Generally no, on a fixed-term lease. The lease locks the rent and any specified fees for the term; introducing a new fee (parking, pet, trash, key replacement) without tenant agreement is a unilateral lease modification, not enforceable. On a month-to-month tenancy in Illinois, the landlord can add a new fee with the same advance notice required for a rent increase (Illinois has no statewide advance notice specific to rent increases. 735 ILCS 5/9-207 sets 30 days as the month-to-month termination default, which landlords treat as the minimum for rent changes. No state rent cap; local rent control is preempted statewide.). Once the notice period passes, the tenant either accepts the new fee by continuing to pay or terminates the tenancy. Some fees are statutorily controlled regardless of the lease: late fees (no statewide cap; Chicago RLTO limits to $10 for monthly rent under $500 plus 5% over $500), application fees, and fees that exceed the actual cost of the service. A "new" fee that effectively re-categorizes a previously-bundled cost is treated as a rent increase.
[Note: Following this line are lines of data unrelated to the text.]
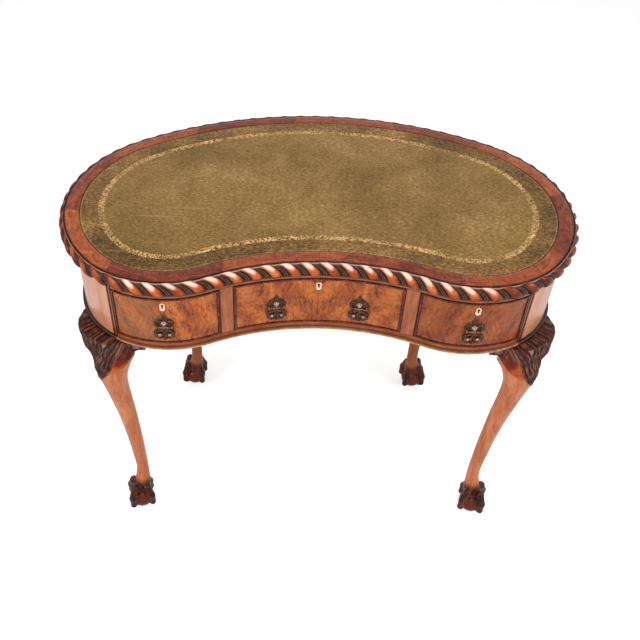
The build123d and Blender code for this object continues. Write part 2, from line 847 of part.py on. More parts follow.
def main():
    os.makedirs("parts", exist_ok=True)

    write("top_board", top_board())
    write("crossbanding", crossbanding())
    write("leather_inset", leather_inset())
    write("rope_moulding", rope_moulding())

    right_panel = end_panel()
    write("right_end_panel", right_panel)
    write("left_end_panel", mirrored(right_panel))
    write("back_panel", back_panel())
    write("top_rail", *top_rail())
    write("bottom_rail", bottom_rail())
    divider = stile(stile_centre_x - stile_width / 2, stile_centre_x + stile_width / 2)
    write("divider_stiles", divider, mirrored(divider))
    corner = stile(corner_x - corner_stile_width / 2, corner_x + corner_stile_width / 2)
    write("corner_stiles", corner, mirrored(corner))
    wall = partition()
    write("partitions", wall, mirrored(wall))
    write("bottom_board", bottom_board())
    write("base_bead", base_bead(True), base_bead(False))
    write("corner_blocks", *corner_blocks())
    write("top_blocks", *top_blocks())
    write("top_screws", *top_screws())

    runners = []
    for which in (-1, 0, 1):
        low_x, high_x = drawer_span(which)
        runners.append(runner(low_x, -1, drawer_back_y(which)))
        runners.append(runner(high_x, 1, drawer_back_y(which)))
    write("drawer_runners", *runners)

    plain_leg = leg()
    brackets = (front_bracket(plain_leg), side_bracket(plain_leg))
    flipped = [mirror(piece, about=Plane.XZ) for piece in brackets]
    rear_brackets = []
    for side, name in ((-1, "left"), (1, "right")):
        place = leg_frame(side, True)
        write(f"front_{name}_leg", place * plain_leg)
        write(f"front_{name}_brackets", *[place * piece for piece in (brackets if side > 0 else flipped)])
        place = leg_frame(side, False)
        write(f"rear_{name}_leg", place * plain_leg)
        rear_brackets.extend(place * piece for piece in (flipped if side > 0 else brackets))
    write("rear_brackets", *rear_brackets)

    drawers = (
        (-1, "left", (-lobe_x,)),
        (0, "centre", (-centre_handle_x, centre_handle_x)),
        (1, "right", (lobe_x,)),
    )
    for which, name, handles in drawers:
        write(f"{name}_drawer_front", drawer_front(which, handles))
        write(f"{name}_cock_bead", cock_bead_frame(which, cock_bead_let_in))
        write(f"{name}_drawer_sides", *drawer_sides(which))
        write(f"{name}_drawer_back", drawer_back(which))
        write(f"{name}_drawer_floor", drawer_floor(which))
        write(f"{name}_lock_case", lock_case(which))
        write(f"{name}_lock_bolt", lock_bolt(which))
        write(f"{name}_escutcheon", escutcheon(which))
        write(f"{name}_handle_nuts", *handle_nuts(handles))
    for name, x in (("left", -lobe_x), ("centre_left", -centre_handle_x),
                    ("centre_right", centre_handle_x), ("right", lobe_x)):
        write(f"{name}_handle_plate", handle_plate(x))
        write(f"{name}_handle_drop", handle_drop(x))


main()
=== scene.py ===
import json
from math import atan2, cos, pi, radians, sin, sqrt

import bpy
import numpy as np
from mathutils import Matrix, Vector
from mathutils.geometry import tessellate_polygon


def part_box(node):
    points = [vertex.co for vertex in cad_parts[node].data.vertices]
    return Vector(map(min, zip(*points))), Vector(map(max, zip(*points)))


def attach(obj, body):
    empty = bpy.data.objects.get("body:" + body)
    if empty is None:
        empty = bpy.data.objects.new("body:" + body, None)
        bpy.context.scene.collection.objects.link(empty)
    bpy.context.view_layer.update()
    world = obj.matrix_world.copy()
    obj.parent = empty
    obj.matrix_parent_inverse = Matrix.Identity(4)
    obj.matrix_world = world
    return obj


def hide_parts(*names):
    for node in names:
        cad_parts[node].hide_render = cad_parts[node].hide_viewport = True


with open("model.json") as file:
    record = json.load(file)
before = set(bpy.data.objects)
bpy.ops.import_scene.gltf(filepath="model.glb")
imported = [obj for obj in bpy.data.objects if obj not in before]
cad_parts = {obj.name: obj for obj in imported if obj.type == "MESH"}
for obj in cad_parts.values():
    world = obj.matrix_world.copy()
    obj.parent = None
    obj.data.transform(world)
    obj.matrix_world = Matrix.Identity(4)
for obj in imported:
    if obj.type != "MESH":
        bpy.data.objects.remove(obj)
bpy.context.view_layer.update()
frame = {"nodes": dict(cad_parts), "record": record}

# A kidney shaped writing desk, in metres, in the frame of the solids. Turns are in degrees.

# Plan of the board, worked out from its width and depth
LOBE_RADIUS_SHARE = 0.3228
END_RADIUS_SHARE = 0.4661
LOBE_TURN = -41.6
HOLLOW_DEPTH = 0.069
FRIEZE_INSET = 0.0015

# Rope moulding: its section is turned from the foot, below, to the lip, above
ROPE_PITCH = 0.0387
ROPE_OUT = 0.004
ROPE_SEMI_OUT = 0.0093
ROPE_ARC = 115.0
ROPE_FOOT = 75.0
ROPE_FOOT_SHARE = 0.75
ROPE_LIP = (86.0, 96.0)
ROPE_SLANT = 0.78
ROPE_SLANT_POWER = 1.5
ROPE_SLANT_LOW = -50.0
ROPE_START = 0.474
ROPE_AROUND = 26
ROPE_SAMPLES = 36
LOBE_SHARE = 0.53
LOBE_FALL = 0.0034
FLUTE_DEPTH = 0.0056
FLUTE_EDGE_SHARE = 0.12
FLUTE_BEAD = 0.0012
FLUTE_BEADS = (0.36, 0.62)
FLUTE_BEAD_SHARE = 0.11

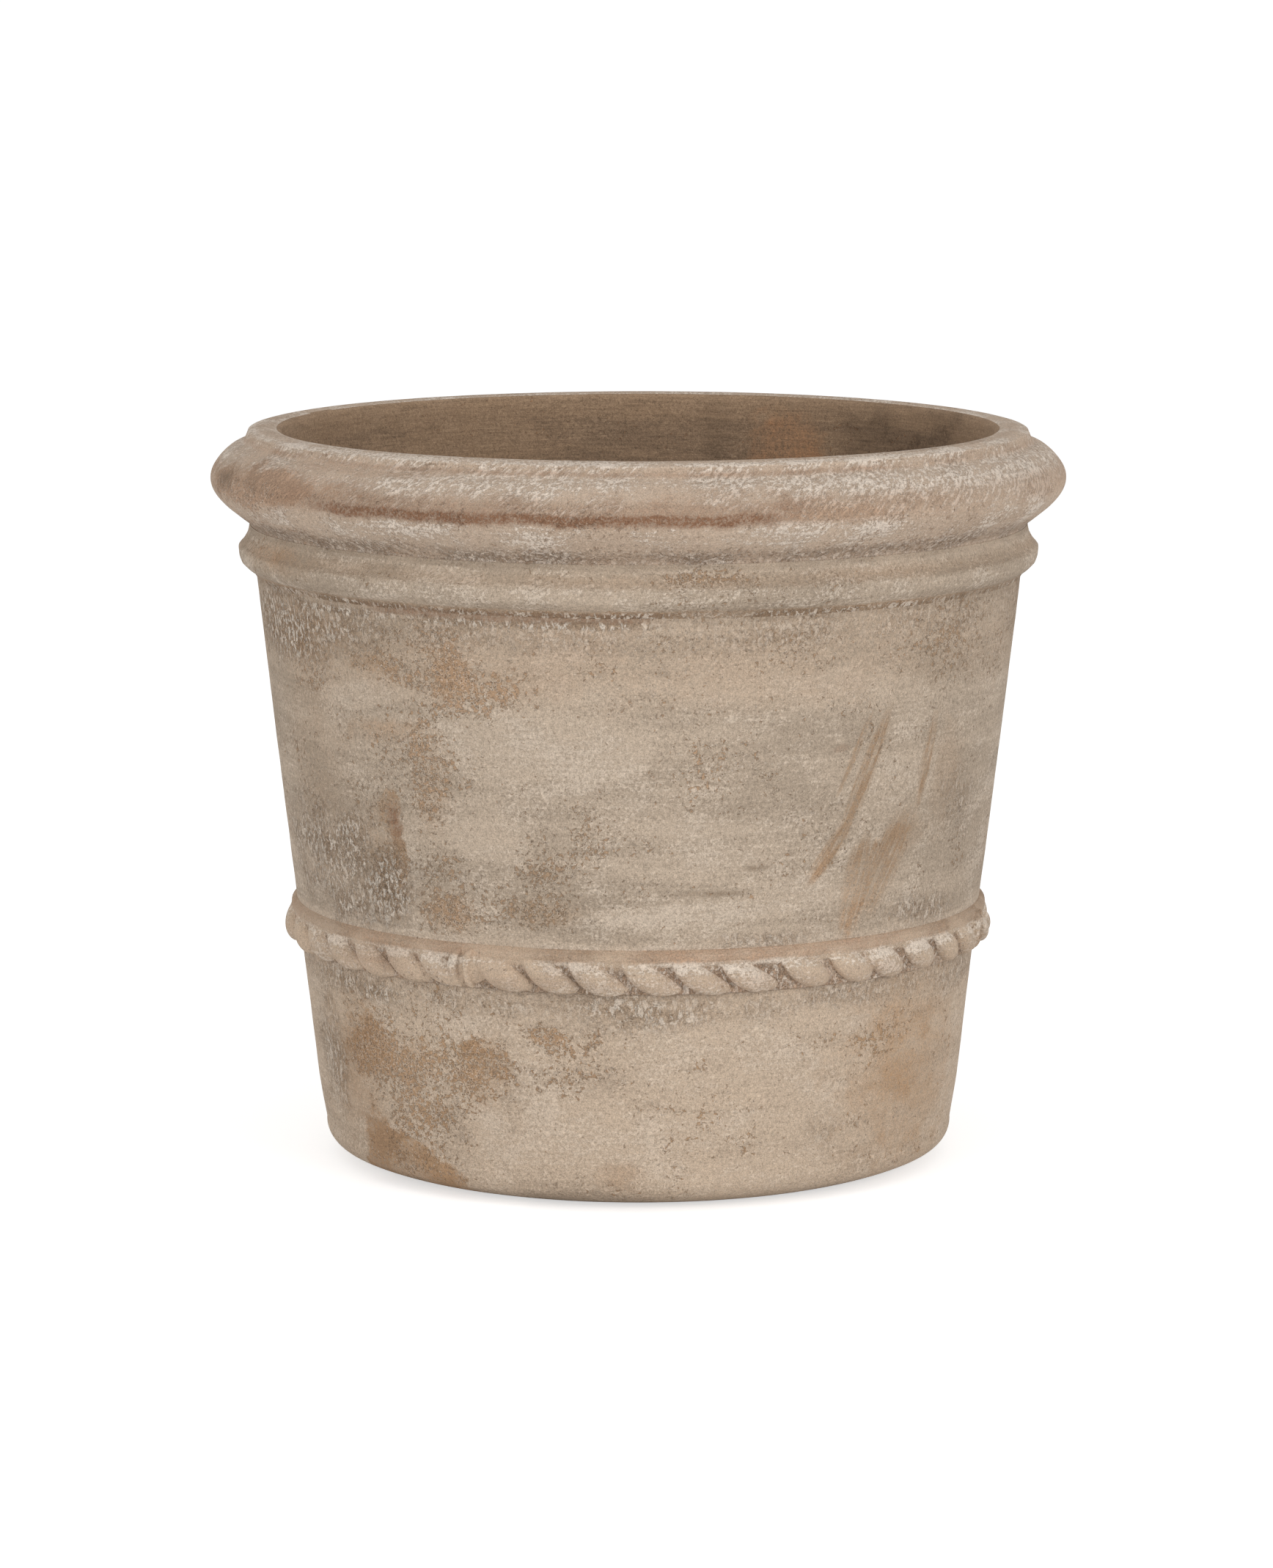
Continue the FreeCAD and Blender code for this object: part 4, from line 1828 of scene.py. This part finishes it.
@dataclass(frozen=True)
class SoftLamp:
    """A large round lamp that looks at the pot."""

    name: str
    place: tuple[float, float, float]
    power: float
    size: float = 2.2
    target: tuple[float, float, float] = (0.0, 0.0, 0.22)

    def build(self) -> None:
        """Hangs the lamp."""
        start_fresh()
        bpy.ops.object.light_add(type="AREA", location=self.place)
        lamp = bpy.context.active_object
        lamp.name = self.name
        lamp.data.energy = self.power
        lamp.data.shape = "DISK"
        lamp.data.size = self.size
        aim = Vector(self.target) - Vector(self.place)
        lamp.rotation_euler = aim.to_track_quat("-Z", "Y").to_euler()


def seen_plainly(board: Board) -> Socket:
    """Tells apart how a surface is reached.

    Args:
        board: The nodes of the surface's own material, or of the room.

    Returns:
        1 where the camera sees it, directly or by gloss or glass, and 0 where it only gives light.
    """
    rays = board.node("ShaderNodeLightPath").outputs
    seen = board.calc("MAXIMUM", rays["Is Camera Ray"], rays["Is Glossy Ray"])
    return board.calc("MAXIMUM", seen, rays["Is Transmission Ray"])


@dataclass(frozen=True)
class Studio:
    """Plain studio: a pale floor, an even white room and two large soft lamps."""

    ambient: float = 0.56
    floor_size: float = 120.0
    floor_tone: float = 0.85
    floor_roughness: float = 0.9
    floor_glow: float = 0.56
    lamps: tuple[SoftLamp, ...] = (
        SoftLamp("right_lamp", (2.45, -2.75, 1.30), 47.0),
        SoftLamp("left_lamp", (-2.35, -2.85, 1.30), 36.0),
    )

    def build(self) -> None:
        """Builds the floor, the room's light and the lamps."""
        self.build_floor()
        self.build_room()
        for lamp in self.lamps:
            lamp.build()

    def build_floor(self) -> None:
        """Lays the pale floor, which shows white and keeps the pot's shadow."""
        start_fresh()
        bpy.ops.mesh.primitive_plane_add(size=self.floor_size, location=(0, 0, 0))
        floor = bpy.context.active_object
        floor.name = "studio_floor"
        made = bpy.data.materials.new("pale_floor")
        made.use_nodes = True
        board = Board(made.node_tree)
        tone = self.floor_tone
        values = {
            "Base Color": (tone, tone, tone, 1.0),
            "Roughness": self.floor_roughness,
            "Specular IOR Level": 0.0,
            "Emission Color": WHITE,
            "Emission Strength": board.times(seen_plainly(board), self.floor_glow),
        }
        board.feed(made.node_tree.nodes["Principled BSDF"], values)
        floor.data.materials.append(made)

    def build_room(self) -> None:
        """Lights the room evenly and shows it white."""
        world = bpy.data.worlds.new("white_room")
        world.use_nodes = True
        bpy.context.scene.world = world
        board = Board(world.node_tree)
        strength = board.calc("MULTIPLY_ADD", seen_plainly(board), 1.0 - self.ambient, self.ambient)
        board.feed(world.node_tree.nodes["Background"], {"Color": WHITE, "Strength": strength})


@dataclass(frozen=True)
class PhotoCamera:
    """The photograph's camera: its place, tilt and focal length."""

    place: tuple[float, float, float] = (-0.00107, -3.561, 0.762)
    pitch: float = 8.70
    focal: float = 140.65
    frame_height: float = 36.0
    sight: float = 100.0

    def build(self) -> None:
        """Sets up the camera and makes it the scene's."""
        start_fresh()
        bpy.ops.object.camera_add(location=self.place, rotation=(math.radians(90 - self.pitch), 0, 0))
        camera = bpy.context.active_object
        camera.name = "photo_camera"
        camera.data.sensor_fit = "VERTICAL"
        camera.data.sensor_height = self.frame_height
        camera.data.lens = self.focal
        camera.data.clip_end = self.sight
        bpy.context.scene.camera = camera


def finishes(sizes: PotSizes) -> dict[str, LimewashFinish]:
    """Names each finish of the pot.

    Args:
        sizes: The pot's sizes.

    Returns:
        Each finish by its name.
    """
    neck, collar, top = sizes.neck_level, sizes.collar_base, sizes.height
    rope_low, rope_high = sizes.rope_low, sizes.rope_high
    rosy = WashColours(
        cream=(0.585, 0.455, 0.348, 1.0),
        grey=(0.500, 0.376, 0.280, 1.0),
        clay=(0.450, 0.310, 0.215, 1.0),
        orange=(0.470, 0.310, 0.210, 1.0),
        lime=(0.725, 0.622, 0.525, 1.0),
    )
    return {
        "wall": LimewashFinish(
            "limewashed_wall",
            patches=WALL_PATCHES,
            bands=(
                Band(Effect.BARE, collar - 0.050, collar + 0.004, 0.12, 0.012),
                Band(Effect.TINT, collar - 0.046, collar + 0.004, 0.24, 0.012),
                Band(Effect.CRUST, collar - 0.016, collar + 0.002, 0.35, 0.006),
                Band(Effect.RUST, collar - 0.0015, collar + 0.004, 0.75, 0.0010, -42.0, 2.0),
                # Painted shade in the crease under the collar's overhang
                Band(Effect.GRIME, collar - 0.0010, collar + 0.004, 0.35, 0.0008),
                Band(Effect.CRUST, collar - 0.0045, collar - 0.0010, 0.8, 0.0010, -60.0, 4.0),
                Band(Effect.CREAM, rope_high - 0.002, rope_high + 0.003, 0.80, 0.002),
            ),
        ),
        "foot": LimewashFinish(
            "limewashed_foot",
            patches=FOOT_PATCHES,
            bands=(Band(Effect.CRUST, rope_low - 0.014, rope_low + 0.002, 0.55, 0.006),),
            speckle=0.16,
            cream=0.22,
            tones=WashColours(
                cream=(0.590, 0.463, 0.348, 1.0),
                grey=(0.430, 0.334, 0.250, 1.0),
                clay=(0.385, 0.242, 0.142, 1.0),
                orange=(0.465, 0.295, 0.172, 1.0),
            ),
        ),
        "rim": LimewashFinish(
            "limewashed_rim",
            patches=RIM_PATCHES,
            bands=(
                Band(Effect.TINT, top - 0.033, top - 0.019, 0.50, 0.004),
                Band(Effect.RUST, top - 0.0330, top - 0.0210, 0.42, 0.0050, -54.0, 22.0),
                Band(Effect.RUST, top - 0.0338, top - 0.0278, 0.85, 0.0018, -45.0, 17.0),
                Band(Effect.TINT, top - 0.0088, top - 0.0058, 0.50, 0.0014),
                Band(Effect.RUST, top - 0.0085, top - 0.0064, 0.30, 0.0012, -50.0, 40.0),
                Band(Effect.CREAM, top - 0.058, top - 0.0345, 0.25, 0.003),
                # Painted shade on the roll's underside, in the crease over the collar
                Band(Effect.GRIME, neck + 0.001, neck + 0.006, 0.30, 0.0015),
                Band(Effect.CRUST, neck - 0.001, neck + 0.008, 0.75, 0.0025),
                Band(Effect.CREAM, top - 0.021, top - 0.0070, 1.0, 0.003),
                Band(Effect.CREAM, top - 0.0034, top - 0.0014, 1.4, 0.0004),
                Band(Effect.STROKES, top - 0.030, top - 0.0040, 1.0, 0.002),
                Band(Effect.BARE, top - 0.058, top - 0.046, 0.35, 0.003),
            ),
            speckle=0.16,
            lime=0.9,
            strokes=0.25,
            tones=rosy,
        ),
        "collar": LimewashFinish(
            "limewashed_collar",
            patches=COLLAR_PATCHES,
            bands=(
                # Painted shade in the cove under the roll
                Band(Effect.GRIME, neck - 0.003, neck + 0.003, 0.5, 0.0015),
                Band(Effect.TINT, collar + 0.020, neck - 0.006, 0.28, 0.003),
                Band(Effect.CREAM, collar + 0.008, collar + 0.0195, 0.1, 0.001),
                Band(Effect.RUST, collar - 0.002, collar + 0.0042, 0.85, 0.0008, -45.0, 2.0),
                # Painted shade in the crease where the collar meets the wall
                Band(Effect.GRIME, collar - 0.002, collar + 0.0042, 0.60, 0.0008),
                Band(Effect.TINT, collar - 0.002, collar + 0.0060, 0.75, 0.001),
                Band(Effect.CRUST, collar - 0.002, collar + 0.0052, 0.8, 0.001),
            ),
            speckle=0.02,
            lime=0.50,
            strokes=0.30,
        ),
        "rope": LimewashFinish(
            "limewashed_rope",
            patches=ROPE_PATCHES,
            bands=(
                Band(Effect.TINT, rope_high - 0.0068, rope_high + 0.002, 0.75, 0.0015),
                Band(Effect.RUST, rope_high - 0.0045, rope_high + 0.002, 0.06, 0.0015),
                Band(Effect.CREAM, rope_low + 0.0140, rope_high - 0.0065, 1.1, 0.0020),
                Band(Effect.TINT, rope_low + 0.002, rope_low + 0.0125, 0.26, 0.0030),
            ),
            speckle=0.12,
            lime=0.8,
            groove_depth=0.0024,
            groove_top=rope_high - 0.0035,
            tones=WashColours(
                cream=(0.610, 0.472, 0.350, 1.0),
                grey=(0.560, 0.418, 0.300, 1.0),
                clay=(0.410, 0.290, 0.200, 1.0),
                orange=(0.490, 0.330, 0.225, 1.0),
                lime=(0.740, 0.640, 0.540, 1.0),
            ),
        ),
        "inside": LimewashFinish(
            "bare_inside",
            patches=INSIDE_PATCHES,
            bands=(Band(Effect.CREAM, top - 0.016, top + 0.002, 0.6, 0.003),),
            speckle=0.0,
            lime=0.10,
            rings=0.9,
            tones=WashColours(
                cream=(0.342, 0.228, 0.142, 1.0),
                grey=(0.255, 0.172, 0.110, 1.0),
                clay=(0.400, 0.220, 0.118, 1.0),
                orange=(0.420, 0.225, 0.118, 1.0),
                lime=(0.440, 0.330, 0.235, 1.0),
                pit=(0.170, 0.110, 0.070, 1.0),
                # Tone for dirt, and for the painted shadow of the rim inside the pot
                grime=(0.108, 0.070, 0.043, 1.0),
            ),
        ),
    }


def main() -> None:
    """Builds the dressed planter in the frame."""
    logging.basicConfig(level=logging.INFO, format="%(message)s")
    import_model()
    sizes = PotSizes.from_frame()
    groups = Groups.build(sizes)
    made = {name: finish.material(groups) for name, finish in finishes(sizes).items()}
    hand = HandWork()
    turned = (
        (FloorSlab, "foot"),
        (LowerWall, "foot"),
        (UpperWall, "wall"),
        (RimRoll, "rim"),
        (CollarMoulding, "collar"),
    )
    for kind, finish in turned:
        piece = kind(sizes, hand).build(made[finish], made["inside"])
        LOG.info("%s: %d faces", piece.name, len(piece.data.polygons))
    for index in range(STRIP_COUNT):
        strip = RopeStrip(sizes, index).build(made["rope"])
        LOG.info("%s: %d faces", strip.name, len(strip.data.polygons))
    Studio().build()
    PhotoCamera().build()
    bpy.context.scene.view_settings.view_transform = "Standard"


if __name__ == "__main__":
    main()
Source: Lease-based; 735 ILCS 5/9-207 (30-day month-to-month termination default)


Honest limits

This is an informational answer based on Lease-based; 735 ILCS 5/9-207 (30-day month-to-month termination default) as of early 2026. It is not legal advice. Housing law changes year to year and local ordinances (especially in rent-controlled or rent-stabilized cities) can override or add to state law. For contested cases, consult a Illinois-licensed attorney.